___ Input

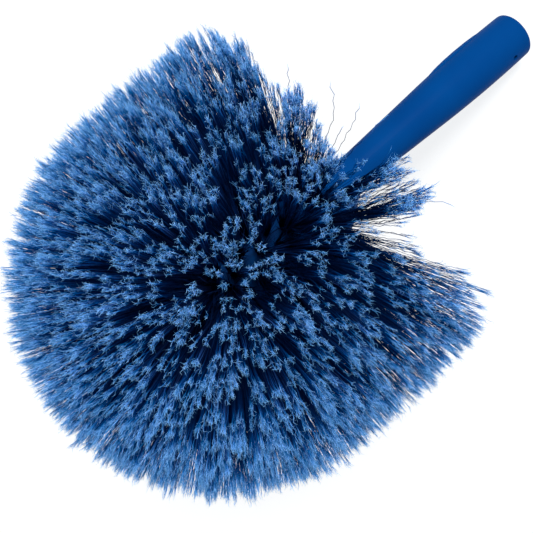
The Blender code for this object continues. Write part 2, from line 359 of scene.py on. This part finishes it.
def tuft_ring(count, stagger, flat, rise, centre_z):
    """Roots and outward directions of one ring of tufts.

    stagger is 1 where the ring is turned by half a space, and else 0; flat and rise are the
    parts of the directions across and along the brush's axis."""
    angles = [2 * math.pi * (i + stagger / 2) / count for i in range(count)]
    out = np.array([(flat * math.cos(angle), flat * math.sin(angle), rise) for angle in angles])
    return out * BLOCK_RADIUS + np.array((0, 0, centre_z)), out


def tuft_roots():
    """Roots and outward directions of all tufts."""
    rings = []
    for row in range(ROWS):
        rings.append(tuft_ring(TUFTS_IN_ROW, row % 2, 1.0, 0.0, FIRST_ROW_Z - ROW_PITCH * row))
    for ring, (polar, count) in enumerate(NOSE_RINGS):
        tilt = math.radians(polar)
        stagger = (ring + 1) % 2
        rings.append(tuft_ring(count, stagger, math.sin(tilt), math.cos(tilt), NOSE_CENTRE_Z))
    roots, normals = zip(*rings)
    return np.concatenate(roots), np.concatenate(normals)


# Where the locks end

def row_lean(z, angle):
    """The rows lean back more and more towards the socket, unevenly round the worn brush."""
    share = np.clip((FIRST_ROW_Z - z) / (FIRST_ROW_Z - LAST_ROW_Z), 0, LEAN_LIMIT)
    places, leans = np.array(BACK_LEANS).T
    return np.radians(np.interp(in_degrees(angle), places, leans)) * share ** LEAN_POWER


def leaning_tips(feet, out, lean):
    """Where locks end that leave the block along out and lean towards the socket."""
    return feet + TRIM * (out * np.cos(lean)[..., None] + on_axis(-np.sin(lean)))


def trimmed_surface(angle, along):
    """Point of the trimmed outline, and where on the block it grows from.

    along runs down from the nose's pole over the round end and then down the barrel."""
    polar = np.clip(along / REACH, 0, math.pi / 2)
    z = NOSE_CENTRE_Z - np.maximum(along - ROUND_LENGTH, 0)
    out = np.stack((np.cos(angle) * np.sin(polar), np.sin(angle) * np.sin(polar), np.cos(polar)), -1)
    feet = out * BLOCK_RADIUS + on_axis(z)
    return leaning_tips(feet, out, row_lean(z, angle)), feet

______
___ Input

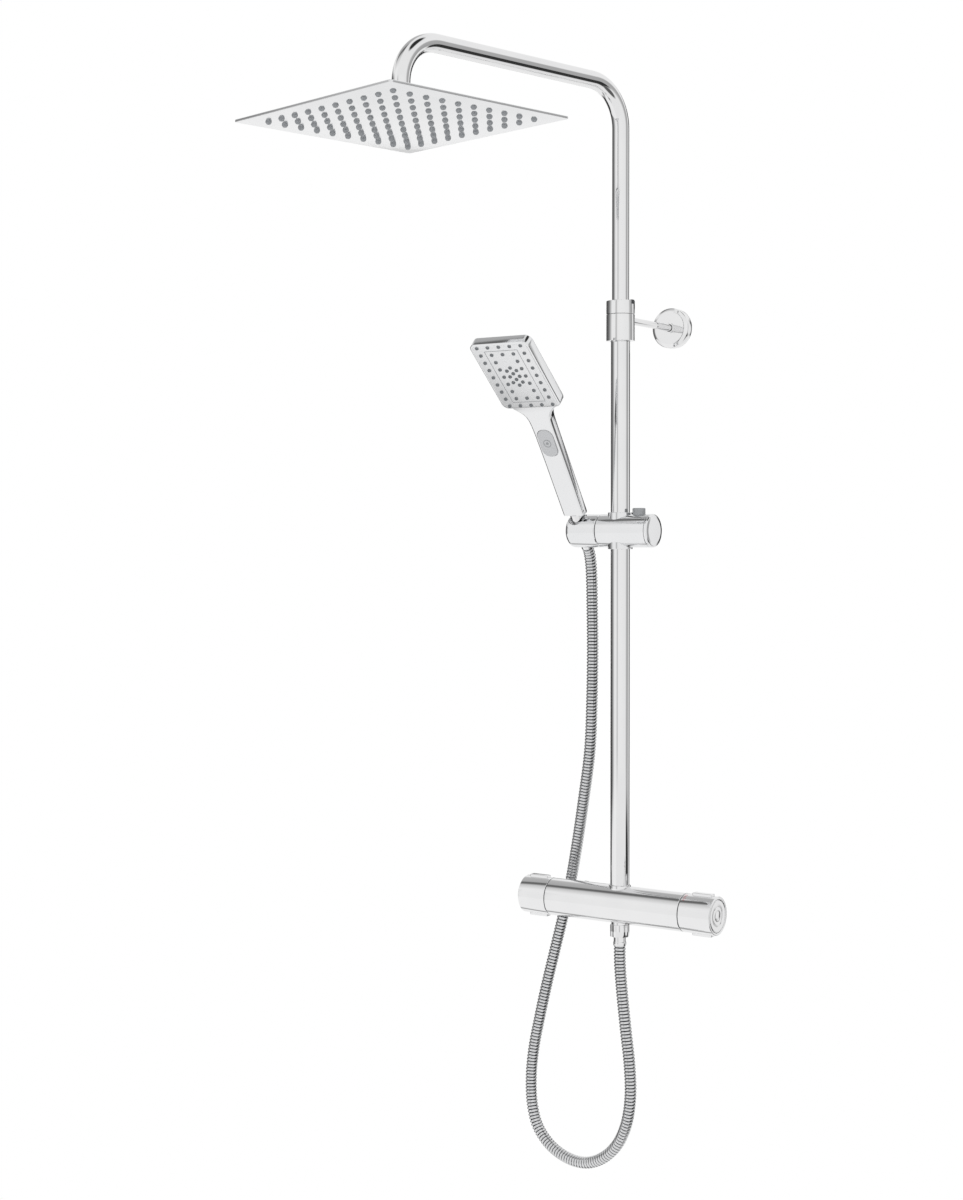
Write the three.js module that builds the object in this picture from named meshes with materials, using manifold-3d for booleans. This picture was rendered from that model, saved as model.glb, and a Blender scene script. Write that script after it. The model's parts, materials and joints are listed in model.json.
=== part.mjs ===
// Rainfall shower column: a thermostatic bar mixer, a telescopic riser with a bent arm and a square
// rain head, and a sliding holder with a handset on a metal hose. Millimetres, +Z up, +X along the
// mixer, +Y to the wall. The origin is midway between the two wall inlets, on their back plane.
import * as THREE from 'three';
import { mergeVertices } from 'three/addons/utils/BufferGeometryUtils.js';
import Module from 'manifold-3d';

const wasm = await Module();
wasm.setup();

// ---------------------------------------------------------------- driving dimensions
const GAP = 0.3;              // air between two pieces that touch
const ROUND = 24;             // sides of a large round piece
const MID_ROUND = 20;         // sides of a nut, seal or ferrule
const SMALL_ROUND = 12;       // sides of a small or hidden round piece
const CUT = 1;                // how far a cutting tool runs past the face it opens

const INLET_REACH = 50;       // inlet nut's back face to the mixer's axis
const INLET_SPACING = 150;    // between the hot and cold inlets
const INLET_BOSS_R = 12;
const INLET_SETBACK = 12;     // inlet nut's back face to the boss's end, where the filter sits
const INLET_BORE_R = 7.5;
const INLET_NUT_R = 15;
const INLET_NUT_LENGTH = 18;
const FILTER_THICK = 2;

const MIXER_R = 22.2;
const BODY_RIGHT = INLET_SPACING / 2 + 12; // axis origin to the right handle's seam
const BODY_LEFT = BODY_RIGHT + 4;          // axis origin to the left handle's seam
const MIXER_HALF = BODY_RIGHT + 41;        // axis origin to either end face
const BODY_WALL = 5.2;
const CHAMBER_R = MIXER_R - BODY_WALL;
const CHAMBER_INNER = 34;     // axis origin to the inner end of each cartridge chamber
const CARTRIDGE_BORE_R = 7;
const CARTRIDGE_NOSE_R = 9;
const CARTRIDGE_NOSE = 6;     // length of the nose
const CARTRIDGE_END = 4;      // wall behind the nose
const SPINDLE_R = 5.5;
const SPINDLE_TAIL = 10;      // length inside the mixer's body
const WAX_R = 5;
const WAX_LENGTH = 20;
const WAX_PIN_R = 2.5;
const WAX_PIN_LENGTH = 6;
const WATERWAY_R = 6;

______
___ Input

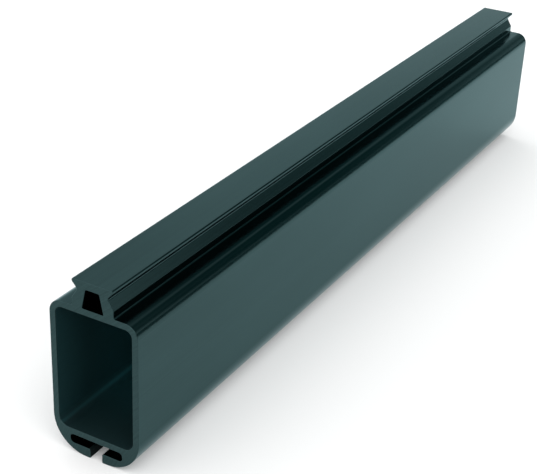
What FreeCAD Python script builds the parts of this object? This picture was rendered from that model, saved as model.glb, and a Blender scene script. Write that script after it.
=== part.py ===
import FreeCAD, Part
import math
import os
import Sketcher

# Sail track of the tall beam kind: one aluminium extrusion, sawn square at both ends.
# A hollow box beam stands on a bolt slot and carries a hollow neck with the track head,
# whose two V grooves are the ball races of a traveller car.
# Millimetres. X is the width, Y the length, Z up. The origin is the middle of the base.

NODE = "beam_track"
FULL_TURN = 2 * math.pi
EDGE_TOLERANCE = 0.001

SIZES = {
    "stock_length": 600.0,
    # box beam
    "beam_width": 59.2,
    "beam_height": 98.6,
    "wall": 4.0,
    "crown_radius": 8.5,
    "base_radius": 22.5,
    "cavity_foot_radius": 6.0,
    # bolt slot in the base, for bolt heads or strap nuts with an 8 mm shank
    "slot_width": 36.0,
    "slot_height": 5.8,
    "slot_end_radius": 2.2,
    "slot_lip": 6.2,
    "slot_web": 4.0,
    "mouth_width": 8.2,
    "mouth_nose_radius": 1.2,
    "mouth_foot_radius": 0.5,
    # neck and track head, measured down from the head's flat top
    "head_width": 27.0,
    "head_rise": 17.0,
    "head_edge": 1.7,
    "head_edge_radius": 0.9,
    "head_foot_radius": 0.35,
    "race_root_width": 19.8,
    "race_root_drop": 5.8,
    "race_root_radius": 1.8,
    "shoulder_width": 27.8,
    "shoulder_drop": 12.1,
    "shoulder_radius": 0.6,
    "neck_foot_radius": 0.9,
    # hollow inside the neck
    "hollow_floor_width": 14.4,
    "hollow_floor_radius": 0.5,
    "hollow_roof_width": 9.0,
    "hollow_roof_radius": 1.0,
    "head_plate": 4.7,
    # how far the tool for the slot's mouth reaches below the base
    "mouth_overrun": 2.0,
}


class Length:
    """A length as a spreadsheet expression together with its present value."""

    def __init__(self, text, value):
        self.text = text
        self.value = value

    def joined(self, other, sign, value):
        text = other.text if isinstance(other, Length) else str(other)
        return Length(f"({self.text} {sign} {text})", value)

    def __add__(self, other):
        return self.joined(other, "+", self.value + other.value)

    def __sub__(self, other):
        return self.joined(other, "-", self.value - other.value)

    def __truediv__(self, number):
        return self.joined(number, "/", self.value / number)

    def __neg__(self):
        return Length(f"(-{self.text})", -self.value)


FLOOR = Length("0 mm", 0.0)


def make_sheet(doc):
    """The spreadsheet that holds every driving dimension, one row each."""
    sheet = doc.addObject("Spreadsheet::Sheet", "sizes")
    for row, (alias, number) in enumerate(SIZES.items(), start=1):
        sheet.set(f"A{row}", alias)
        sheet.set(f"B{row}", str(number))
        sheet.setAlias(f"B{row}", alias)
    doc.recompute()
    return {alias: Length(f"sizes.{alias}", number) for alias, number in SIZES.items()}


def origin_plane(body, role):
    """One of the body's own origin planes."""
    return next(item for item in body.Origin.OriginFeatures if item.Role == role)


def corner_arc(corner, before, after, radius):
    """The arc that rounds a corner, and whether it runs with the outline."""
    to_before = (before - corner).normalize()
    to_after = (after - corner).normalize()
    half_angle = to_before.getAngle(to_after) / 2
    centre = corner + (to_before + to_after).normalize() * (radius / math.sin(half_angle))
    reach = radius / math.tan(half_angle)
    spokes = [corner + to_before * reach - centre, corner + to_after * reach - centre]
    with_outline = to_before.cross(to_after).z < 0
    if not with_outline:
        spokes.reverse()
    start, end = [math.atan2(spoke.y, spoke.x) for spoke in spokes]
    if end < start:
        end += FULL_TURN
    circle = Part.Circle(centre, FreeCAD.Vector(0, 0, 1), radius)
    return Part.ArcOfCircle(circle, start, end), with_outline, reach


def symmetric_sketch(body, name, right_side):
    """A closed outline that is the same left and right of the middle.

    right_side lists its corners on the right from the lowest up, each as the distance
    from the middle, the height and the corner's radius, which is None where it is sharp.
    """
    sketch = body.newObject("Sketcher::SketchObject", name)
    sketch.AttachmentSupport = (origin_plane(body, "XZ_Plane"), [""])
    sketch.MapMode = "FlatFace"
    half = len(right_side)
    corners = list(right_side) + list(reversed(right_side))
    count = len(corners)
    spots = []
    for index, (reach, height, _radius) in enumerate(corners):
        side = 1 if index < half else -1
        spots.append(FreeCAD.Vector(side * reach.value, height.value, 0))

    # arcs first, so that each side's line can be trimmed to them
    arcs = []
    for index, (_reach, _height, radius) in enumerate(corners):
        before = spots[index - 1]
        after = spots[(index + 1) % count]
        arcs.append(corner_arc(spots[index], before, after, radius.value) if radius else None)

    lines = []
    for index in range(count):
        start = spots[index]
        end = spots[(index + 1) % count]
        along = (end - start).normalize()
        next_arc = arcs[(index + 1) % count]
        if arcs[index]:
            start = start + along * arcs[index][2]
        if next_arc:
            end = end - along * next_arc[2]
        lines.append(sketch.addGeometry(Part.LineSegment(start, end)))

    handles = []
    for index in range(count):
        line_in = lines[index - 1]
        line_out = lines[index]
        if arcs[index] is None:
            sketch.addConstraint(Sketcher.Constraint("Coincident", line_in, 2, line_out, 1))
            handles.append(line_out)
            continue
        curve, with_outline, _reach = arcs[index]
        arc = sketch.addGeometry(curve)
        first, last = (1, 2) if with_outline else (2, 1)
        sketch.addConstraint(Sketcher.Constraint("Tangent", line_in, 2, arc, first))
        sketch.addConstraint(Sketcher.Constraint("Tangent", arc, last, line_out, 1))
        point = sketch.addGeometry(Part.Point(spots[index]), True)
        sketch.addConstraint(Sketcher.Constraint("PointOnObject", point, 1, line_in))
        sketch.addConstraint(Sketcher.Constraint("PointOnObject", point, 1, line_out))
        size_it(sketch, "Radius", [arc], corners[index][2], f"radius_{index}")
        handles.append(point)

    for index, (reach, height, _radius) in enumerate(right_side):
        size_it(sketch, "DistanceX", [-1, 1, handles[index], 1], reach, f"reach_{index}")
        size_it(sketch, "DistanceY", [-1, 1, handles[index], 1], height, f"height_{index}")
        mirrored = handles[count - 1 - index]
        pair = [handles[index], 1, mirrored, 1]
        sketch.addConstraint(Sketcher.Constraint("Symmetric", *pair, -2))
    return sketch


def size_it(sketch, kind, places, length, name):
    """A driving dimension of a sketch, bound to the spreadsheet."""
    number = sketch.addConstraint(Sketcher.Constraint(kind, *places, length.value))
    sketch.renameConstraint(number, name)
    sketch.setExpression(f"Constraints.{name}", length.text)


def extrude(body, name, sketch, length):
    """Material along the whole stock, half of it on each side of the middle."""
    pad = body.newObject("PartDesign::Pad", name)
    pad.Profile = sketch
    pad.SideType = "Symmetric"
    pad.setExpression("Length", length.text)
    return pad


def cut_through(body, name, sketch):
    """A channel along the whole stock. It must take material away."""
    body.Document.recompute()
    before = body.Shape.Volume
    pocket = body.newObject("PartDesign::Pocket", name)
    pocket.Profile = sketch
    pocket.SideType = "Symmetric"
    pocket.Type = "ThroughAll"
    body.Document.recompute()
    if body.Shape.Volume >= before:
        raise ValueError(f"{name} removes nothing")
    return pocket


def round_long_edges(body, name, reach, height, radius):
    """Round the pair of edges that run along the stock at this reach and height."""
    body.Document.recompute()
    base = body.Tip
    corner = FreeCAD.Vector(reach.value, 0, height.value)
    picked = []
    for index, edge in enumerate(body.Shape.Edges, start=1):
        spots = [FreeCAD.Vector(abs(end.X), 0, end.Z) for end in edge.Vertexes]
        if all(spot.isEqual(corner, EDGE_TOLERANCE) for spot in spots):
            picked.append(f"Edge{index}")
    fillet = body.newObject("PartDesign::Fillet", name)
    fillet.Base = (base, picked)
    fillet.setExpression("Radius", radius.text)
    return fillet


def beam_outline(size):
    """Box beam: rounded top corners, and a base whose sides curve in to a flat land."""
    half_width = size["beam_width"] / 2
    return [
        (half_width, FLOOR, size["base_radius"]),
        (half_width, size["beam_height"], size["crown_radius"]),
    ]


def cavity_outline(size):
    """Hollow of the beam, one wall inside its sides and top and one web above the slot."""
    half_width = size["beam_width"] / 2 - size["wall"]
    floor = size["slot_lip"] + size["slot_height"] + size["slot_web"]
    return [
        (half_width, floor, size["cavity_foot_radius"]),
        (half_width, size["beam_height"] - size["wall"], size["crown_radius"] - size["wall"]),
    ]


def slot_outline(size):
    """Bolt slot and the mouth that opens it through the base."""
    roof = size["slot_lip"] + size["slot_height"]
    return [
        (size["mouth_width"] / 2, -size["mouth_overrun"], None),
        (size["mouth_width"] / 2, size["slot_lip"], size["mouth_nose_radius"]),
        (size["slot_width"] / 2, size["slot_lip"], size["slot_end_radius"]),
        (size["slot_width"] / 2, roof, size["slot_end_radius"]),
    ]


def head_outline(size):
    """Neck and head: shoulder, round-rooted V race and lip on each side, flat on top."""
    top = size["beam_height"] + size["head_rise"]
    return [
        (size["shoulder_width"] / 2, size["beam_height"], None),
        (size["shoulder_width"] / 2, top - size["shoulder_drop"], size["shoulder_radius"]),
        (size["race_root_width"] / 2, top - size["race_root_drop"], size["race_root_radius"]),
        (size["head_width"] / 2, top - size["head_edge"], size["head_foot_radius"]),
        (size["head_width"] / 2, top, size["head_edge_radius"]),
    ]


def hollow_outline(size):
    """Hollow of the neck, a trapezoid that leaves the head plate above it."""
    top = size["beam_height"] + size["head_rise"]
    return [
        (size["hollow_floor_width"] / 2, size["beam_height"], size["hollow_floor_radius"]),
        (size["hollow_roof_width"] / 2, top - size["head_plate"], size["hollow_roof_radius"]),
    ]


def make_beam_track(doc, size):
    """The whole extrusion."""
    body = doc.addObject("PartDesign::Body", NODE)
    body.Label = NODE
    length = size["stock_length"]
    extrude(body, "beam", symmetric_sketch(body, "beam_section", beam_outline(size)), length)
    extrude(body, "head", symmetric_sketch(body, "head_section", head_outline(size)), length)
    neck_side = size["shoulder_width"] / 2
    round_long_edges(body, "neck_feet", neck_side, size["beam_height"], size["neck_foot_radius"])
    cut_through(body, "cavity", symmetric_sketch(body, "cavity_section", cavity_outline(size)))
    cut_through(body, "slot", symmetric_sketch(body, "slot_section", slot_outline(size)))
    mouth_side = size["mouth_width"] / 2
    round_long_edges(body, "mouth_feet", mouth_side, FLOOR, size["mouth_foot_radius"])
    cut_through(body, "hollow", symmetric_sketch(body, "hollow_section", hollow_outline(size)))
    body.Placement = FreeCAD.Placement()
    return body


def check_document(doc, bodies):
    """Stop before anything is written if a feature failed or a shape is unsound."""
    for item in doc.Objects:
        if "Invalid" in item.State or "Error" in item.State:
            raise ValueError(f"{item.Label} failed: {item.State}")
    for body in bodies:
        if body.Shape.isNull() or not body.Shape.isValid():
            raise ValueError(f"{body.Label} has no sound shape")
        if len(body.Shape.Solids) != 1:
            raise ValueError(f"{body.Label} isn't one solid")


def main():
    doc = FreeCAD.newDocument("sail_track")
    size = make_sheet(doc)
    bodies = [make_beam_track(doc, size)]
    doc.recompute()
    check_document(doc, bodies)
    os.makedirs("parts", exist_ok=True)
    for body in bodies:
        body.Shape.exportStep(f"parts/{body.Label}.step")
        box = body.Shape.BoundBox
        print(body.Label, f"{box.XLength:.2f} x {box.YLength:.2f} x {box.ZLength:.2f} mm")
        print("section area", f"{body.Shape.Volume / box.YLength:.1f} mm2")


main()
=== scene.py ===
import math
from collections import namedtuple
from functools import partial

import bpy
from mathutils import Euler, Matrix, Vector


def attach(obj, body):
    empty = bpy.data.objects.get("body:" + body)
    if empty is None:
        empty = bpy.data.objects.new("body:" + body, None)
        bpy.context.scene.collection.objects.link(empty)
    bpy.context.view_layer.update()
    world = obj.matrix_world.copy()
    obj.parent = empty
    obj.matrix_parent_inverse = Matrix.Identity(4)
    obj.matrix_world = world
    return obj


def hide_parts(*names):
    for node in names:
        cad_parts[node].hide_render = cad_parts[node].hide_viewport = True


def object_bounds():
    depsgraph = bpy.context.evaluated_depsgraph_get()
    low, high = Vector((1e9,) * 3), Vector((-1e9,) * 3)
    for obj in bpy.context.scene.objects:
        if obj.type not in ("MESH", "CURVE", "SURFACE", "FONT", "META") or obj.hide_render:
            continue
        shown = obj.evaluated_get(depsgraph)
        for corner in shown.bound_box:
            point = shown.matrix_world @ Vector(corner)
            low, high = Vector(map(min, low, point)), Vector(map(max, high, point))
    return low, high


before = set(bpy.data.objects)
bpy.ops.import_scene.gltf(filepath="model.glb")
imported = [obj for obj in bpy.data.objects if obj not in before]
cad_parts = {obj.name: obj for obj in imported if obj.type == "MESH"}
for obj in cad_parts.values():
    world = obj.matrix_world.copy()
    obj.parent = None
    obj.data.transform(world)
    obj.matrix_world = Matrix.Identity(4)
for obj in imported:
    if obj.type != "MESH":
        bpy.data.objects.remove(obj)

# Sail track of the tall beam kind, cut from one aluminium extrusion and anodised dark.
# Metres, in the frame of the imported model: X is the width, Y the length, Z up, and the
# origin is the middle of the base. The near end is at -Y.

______

Task objective:
Output exactly those lines that lie from the line with "obj.data.transform(world)" through the line with "# origin is", with both of those lines included.

Full output:
    obj.data.transform(world)
    obj.matrix_world = Matrix.Identity(4)
for obj in imported:
    if obj.type != "MESH":
        bpy.data.objects.remove(obj)

# Sail track of the tall beam kind, cut from one aluminium extrusion and anodised dark.
# Metres, in the frame of the imported model: X is the width, Y the length, Z up, and the
# origin is the middle of the base. The near end is at -Y.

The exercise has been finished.